The site of Aix-les-Bains is lovely, and its waters really beneficial--so the doctors say, and probably with truth. Its Casino is only second to that of Monte Carlo.
The chief charm of Aix-les-Bains after all is, or ought to be, its accessibility to the historic masterpieces roundabout, and its delightful situation by the shores of the "_lac bleu_" whose praises were so loudly sung by Lamartine in "Raphael."
North from Chambéry and east from Aix-les-Bains, is a mountain region known as Les Bauges, a little known and less exploited region. It is a charming isolated corner of Savoy, where once roamed the gorgeous equipages of the Ducs de Savoie, who here hunted the wild boar, the deer and the bears and foxes to their hearts' content. To-day pretty much all game of this nature has disappeared, save an occasional _sanglier_, or wild boar, which, when met with, usually turns tail and runs.

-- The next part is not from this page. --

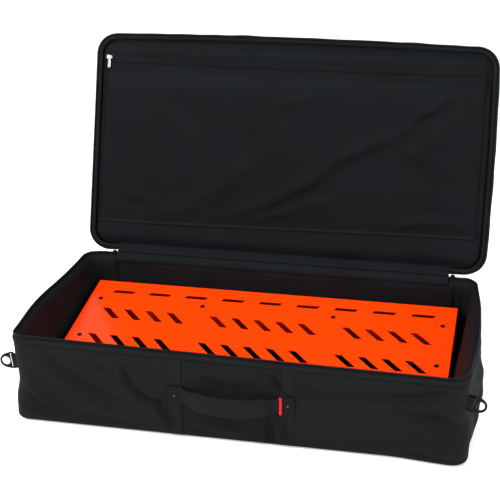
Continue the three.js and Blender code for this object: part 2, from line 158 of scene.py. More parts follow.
def grid(name, points, closed=False, cap_first=False, cap_last=False):
    """A surface through rows of points. closed joins a row's end to its start; a cap fills a row's inside."""
    points = np.asarray(points, float)
    rows, cols = points.shape[:2]
    wrapped = np.concatenate([points, points[:, :1]], axis=1) if closed else points
    uv = np.stack([distances(wrapped, 1)[rows // 2][None, :].repeat(rows, 0), distances(wrapped, 0)], -1)
    i, j = np.meshgrid(np.arange(rows - 1), np.arange(wrapped.shape[1] - 1), indexing="ij")
    k = (j + 1) % cols
    quads = np.stack([i * cols + j, i * cols + k, (i + 1) * cols + k, (i + 1) * cols + j], -1)
    corners = np.stack([uv[i, j], uv[i, j + 1], uv[i + 1, j + 1], uv[i + 1, j]], -2).reshape(-1, 2)
    faces = quads.reshape(-1, 4).tolist()
    for wanted, row, order in ((cap_first, 0, -1), (cap_last, rows - 1, 1)):
        if wanted:
            ring = list(range(row * cols, (row + 1) * cols))[::order]
            faces.append(ring)
            corners = np.concatenate([corners, points.reshape(-1, 3)[ring][:, :2]])
    return new_mesh(name, points.reshape(-1, 3), faces, corners)


def solid_band(name, rows):
    """A closed ring of a closed section: rows[k] is the whole ring at the section's k-th point."""
    rows = np.asarray(rows)
    return grid(name, np.concatenate([rows, rows[:1]]), closed=True)


def edit_mesh(obj, *changes):
    """Puts an object's mesh through changes, each a function of its bmesh, and turns its faces outwards."""
    bm = bmesh.new()
    bm.from_mesh(obj.data)
    for change in changes:
        change(bm)
    bmesh.ops.recalc_face_normals(bm, faces=bm.faces)
    bm.to_mesh(obj.data)
    bm.free()
    return obj


def merge(obj, distance=0.01):
    """Joins points that coincide."""
    return edit_mesh(obj, lambda bm: bmesh.ops.remove_doubles(bm, verts=bm.verts, dist=distance * MM))


def fill_ends(bm):
    """Closes the open ends of a swept section."""
    bmesh.ops.holes_fill(bm, edges=[e for e in bm.edges if e.is_boundary], sides=0)


def modify(obj, kind, **settings):
    modifier = obj.modifiers.new(kind.title(), kind)
    for key, value in settings.items():
        setattr(modifier, key, value)
    return obj


def thicken(obj, thickness, offset=-1):
    return modify(obj, "SOLIDIFY", thickness=thickness * MM, offset=offset)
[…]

Midway in this mountain land between Aix-les-Bains and Albertville is Le Chatelard, a tiny townlet on the banks of a mountain torrent, the Chéran. On a hill above the town, at a height of nearly three thousand feet above the sea level, are the insignificant remains of the chateau of Thomas de Savoie. Scant remains they are to be sure, endowed with a history as scant, since little written word is to be met with concerning them.
Otherwise the chateau is a very satisfactory historical monument.
After climbing a tortuous winding path one comes suddenly upon a great walled barrier through which opens a door on which is to be read:
ON EST PRIE DE FERMER LES PORTES (J'exige).
The last line is delicious. Of course one would close the doors after the mere intimation that it was desired that they should be closed. The proprietor says that he demands it, but he takes no measures to see that his demands are carried out. What pretence! All the same the pilgrimage is worth the making, but it's not an easy jaunt.